Penulis: Milani Resti Dilanggi
Editor: Inza Maliana
TRIBUNNEWS.COM - Direktur of Economic and Law Studies (Celios) Bhima Yudhistira menyebut kebijakan pemerintah soal larangan ekspor minyak sawit mentah (CPO) dan minyak goreng harus dihentikan.
Menurutnya, dengan kebijakan tersebut tidak akan menyelesaikan masalah minyak goreng saat ini.
Justru adanya pelarangan ini kata Bhima hanya akan mendatangkan protes bagi calon pembeli di luar negeri.
Hal tersebut menurutnya mengulang kesalahan seperti pada komoditas batubara pada Januari 2022 lalu.
Baca juga: Pasar Minyak Nabati Global Bergejolak Setelah Jokowi Larang Ekspor CPO hingga Minyak Goreng
Baca juga: Pro Kontra Larangan Ekspor Minyak Goreng: Dinilai Stabilkan Harga tapi Disebut Rugikan Petani Kecil
Di mana, pemerintah juga melarang seluruh perusahaan batubara untuk ekspor.
Sebab, adanya kekhawatiran terhadap rendahnya pasokan untuk pembangkit listrik domestik.
"Sebenarnya kalau hanya pemenuhan kebutuhan dalam negeri, tidak perlu stop ekspor. Ini kebijakan yang mengulang kesalahan stop ekspor mendadak pada komoditas batubara pada januari 2022 lalu."
"Apakah masalah selesai? Kan tidak justru diprotes oleh calon pembeli di luar negeri.
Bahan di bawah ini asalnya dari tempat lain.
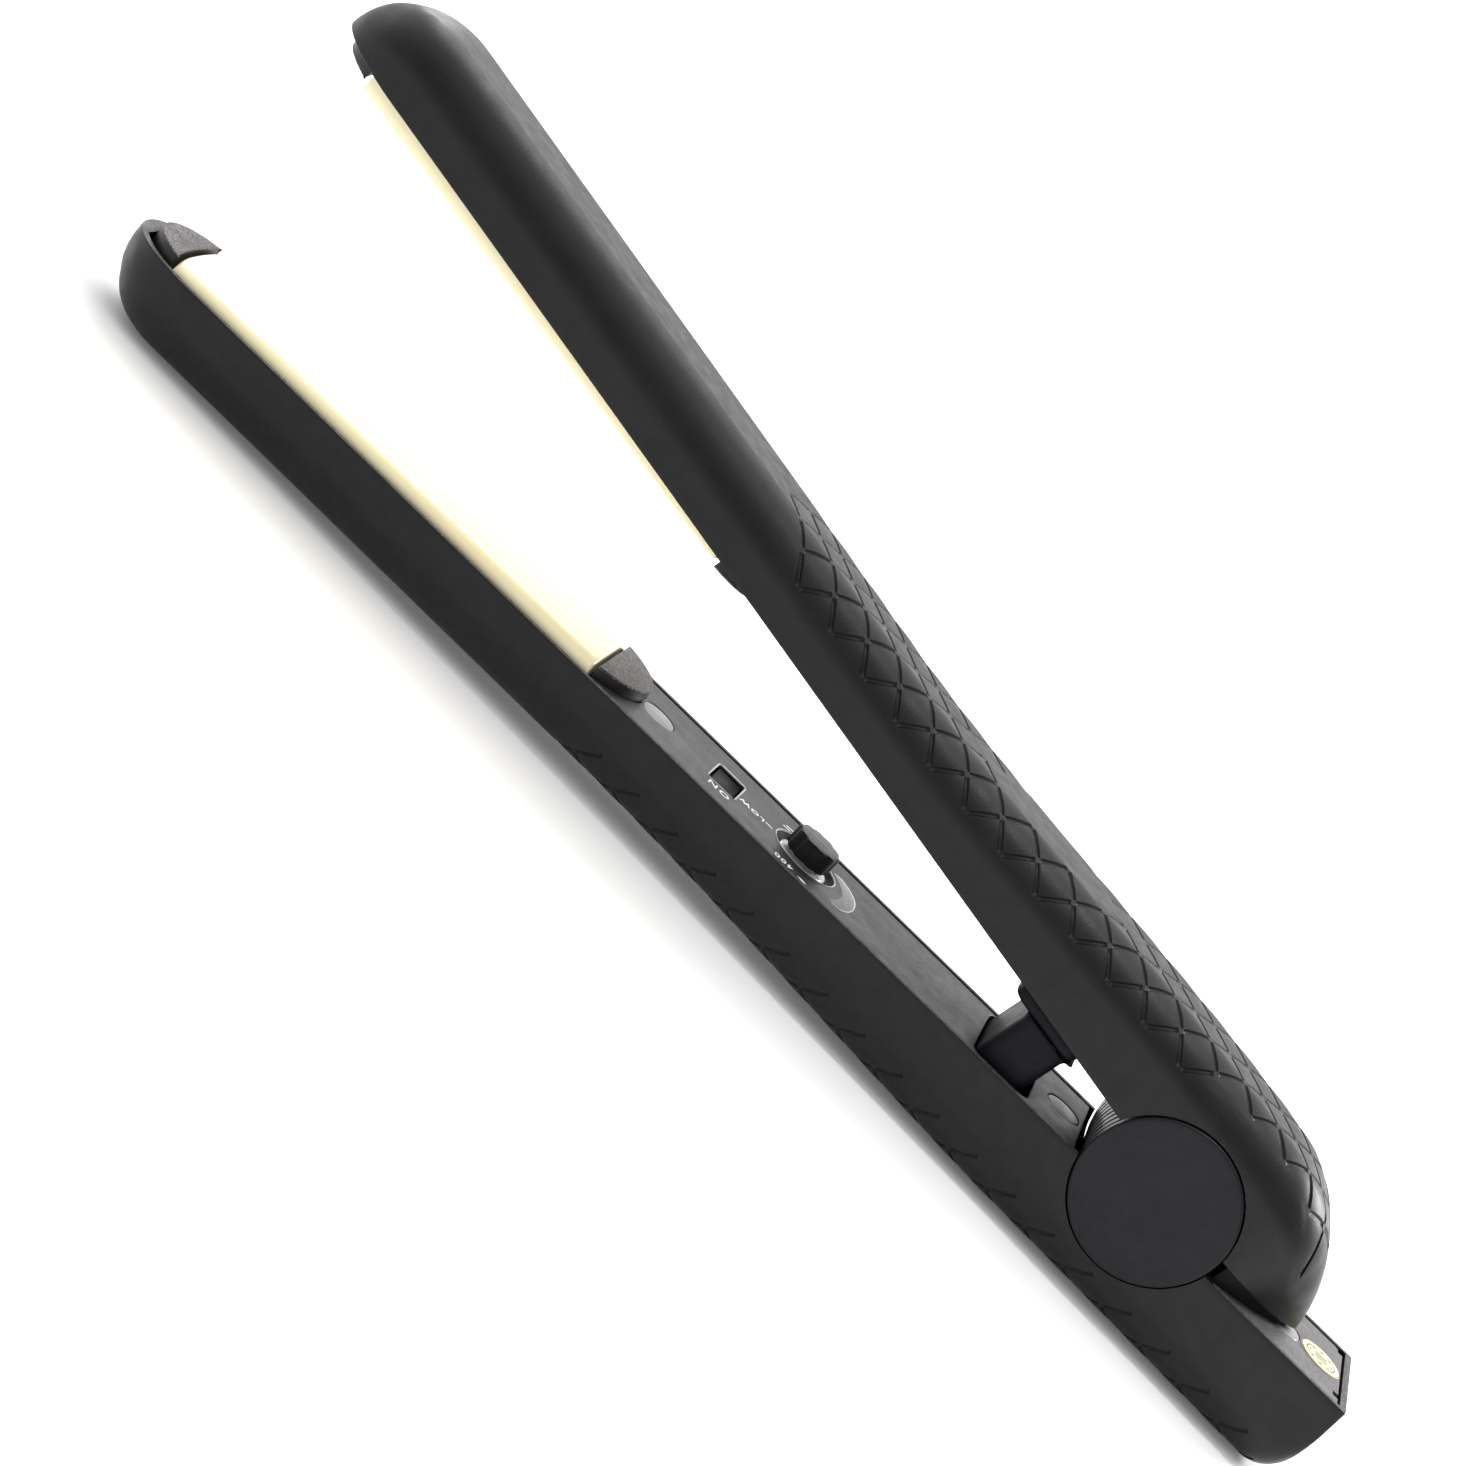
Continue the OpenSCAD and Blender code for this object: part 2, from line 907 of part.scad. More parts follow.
module spring_post() {
    color(soft_black)
        on_upper()
            difference() {
                union() {
                    block(-post_x, post_l - post_x, post_w, -post_drop, -post_top);
                    block(flange_x0 + flange_r, flange_x1 - flange_r, flange_w,
                          -post_top - flange_t, -post_top);
                    block(flange_x0, flange_x1, flange_w - 2 * flange_r,
                          -post_top - flange_t, -post_top);
                    for (x = [flange_x0 + flange_r, flange_x1 - flange_r])
                        for (s = [-1, 1])
                            translate([x, s * (flange_w / 2 - flange_r), -post_top - flange_t])
                                cylinder(r = flange_r, h = flange_t);
                }
                translate([post_mid, 0, -post_drop - 1])
                    cylinder(d = post_bore, h = post_drop - 1);
                for (y = [-8, 8])
                    translate([post_mid, y, -post_top - 8])
                        cylinder(r = screw_r, h = 9);
            }
}

module spring_seat() {
    color(carrier_black)
        on_lower()
            union() {
                translate([seat_x, 0, -19.7])
                    cylinder(d = 11, h = 19.7 + seat_z);
                translate([seat_x, 0, seat_z - eps])
                    cylinder(d = 4.2, h = 1.6);
            }
}

module opening_spring() {
    color(metal)
        on_lower()
            translate([seat_x, 0, seat_z + 0.1])
                skin([for (i = [0 : spring_turns * 18])
                    let (a = i * 20, s = i / (spring_turns * 18))
                    [for (b = [0 : 45 : 315])
                        let (q = spring_r + spring_wire / 2 * cos(b))
                        [q * cos(a) + spring_lean * s, q * sin(a),
                         spring_wire / 2 * (1 + sin(b)) + s * (spring_h - spring_wire)]]]);
}

// The wedge under the heel that rests on the tail cover when the iron is open
pad_x = [16.6, 19, 22, 25, 28, 31, 33];
pad_inset = 1.4;
pad_gap = 0.03;

function pad_w(x) = upper_w(x, 0) - pad_inset;
function pad_z(x) = (cover_top + pad_gap + x * sin(open_angle)) / cos(open_angle);

module heel_stop_pad() {
    color(carrier_black)
        on_upper()
            intersection() {
                linear_extrude(height = 20, center = true)
                    polygon(concat(
                        [for (x = pad_x) [x, pad_w(x)]],
                        [for (i = [len(pad_x) - 1 : -1 : 0]) [pad_x[i], -pad_w(pad_x[i])]]));
                rotate([90, 0, 0])
                    linear_extrude(height = 2 * arm_w, center = true)
                        polygon([
                            [10, pad_z(10)], [heel_x, pad_z(heel_x)],
                            [heel_x, rim], [10, rim]]);
            }
}

lower_housing();
lower_inner_cover();
tail_cover();
lower_plate_carrier();
lower_plate();
lower_heater();
lower_heater_clip();
lower_thermistor();
lower_float_pads();
control_board();
board_components();
temperature_pot();
dial_rotor();
temperature_dial();
dial_light_ring();
power_button();
power_switch();
front_screw_plug();
middle_screw_plug();
rear_screw_plug();
lower_case_screws();
inspection_sticker();
cord_gland();
cord_clamp();
power_leads();
lower_heater_leads();
lower_hinge_bracket();
hinge_pin();
near_hinge_cap();
far_hinge_cap();
hinge_washers();
pivot_spacer();
spring_seat();
opening_spring();
upper_housing();
upper_inner_cover();
upper_plate_carrier();
upper_plate();
upper_heater();
upper_heater_clip();
upper_thermal_fuse();
upper_float_pads();
upper_heater_leads();
upper_hinge_bracket();
spring_post();
upper_case_screws();
heel_stop_pad();
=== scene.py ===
"""Looks of the two-arm hair iron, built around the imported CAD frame.

Shapes are written in millimetres in each arm's own closed frame: origin on the hinge axis,
tip towards -X, the lower arm below z = 0 and the upper arm above it."""
import json
import math

import bmesh
import bpy
import numpy as np
from mathutils import Matrix, Vector


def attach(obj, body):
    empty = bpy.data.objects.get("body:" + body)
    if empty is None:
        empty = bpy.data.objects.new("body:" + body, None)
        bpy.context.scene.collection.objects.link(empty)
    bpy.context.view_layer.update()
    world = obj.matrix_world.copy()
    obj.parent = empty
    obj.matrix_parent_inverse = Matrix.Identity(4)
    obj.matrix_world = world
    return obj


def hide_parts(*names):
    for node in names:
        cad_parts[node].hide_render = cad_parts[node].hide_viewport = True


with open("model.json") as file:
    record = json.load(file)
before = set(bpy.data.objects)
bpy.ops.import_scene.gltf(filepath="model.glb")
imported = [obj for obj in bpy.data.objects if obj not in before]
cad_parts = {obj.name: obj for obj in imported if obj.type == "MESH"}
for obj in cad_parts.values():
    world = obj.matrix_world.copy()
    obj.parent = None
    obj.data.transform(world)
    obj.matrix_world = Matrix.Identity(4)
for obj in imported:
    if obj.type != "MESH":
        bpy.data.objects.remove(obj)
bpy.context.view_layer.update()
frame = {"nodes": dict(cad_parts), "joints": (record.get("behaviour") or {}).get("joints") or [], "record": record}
JOINTS = {j["name"]: j for j in frame["joints"]}

# ---- frames of the two arms ----------------------------------------------

MM = 0.001
PIVOT = Vector(JOINTS["arm_hinge"]["pos_m"])
LAY = math.asin(JOINTS["dial_turn"]["axis"][0])
LIFT = math.asin(JOINTS["upper_plate_float"]["axis"][0])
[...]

Cara-cara seperti itu harus dihentikan," kata Bhima dilansir Kompas.com, Minggu (24/4/2022).
Bhima mengatakan, justru yang harus dilakukan pemerintah yakni cukup mengembalikan kebijakan domestic market Obligation (DMO) CPO 20 persen.
"Kemarin saat ada DMO kan isunya soal kepatuhan produsen yang berakibat pada skandal gratifikasi, pasokan 20 persen dari total ekspor CPO untuk kebutuhan minyak goreng lebih dari cukup," kata Bhima.
Imbas Larangan Ekspor
Lebih lanjut, Bhima menjelaskan dampak yang akan ditanggung pemerintah jika kebijakan ini ditetapkan.
Imbas tersebut di antaranya akan kehilangan sejumlah devisa negara.
Yakni bisa mencapai 3 miliar dollar AS atau setara dengan Rp 43 triliun dihitung dari kurs Rp 14.436 per dollar AS.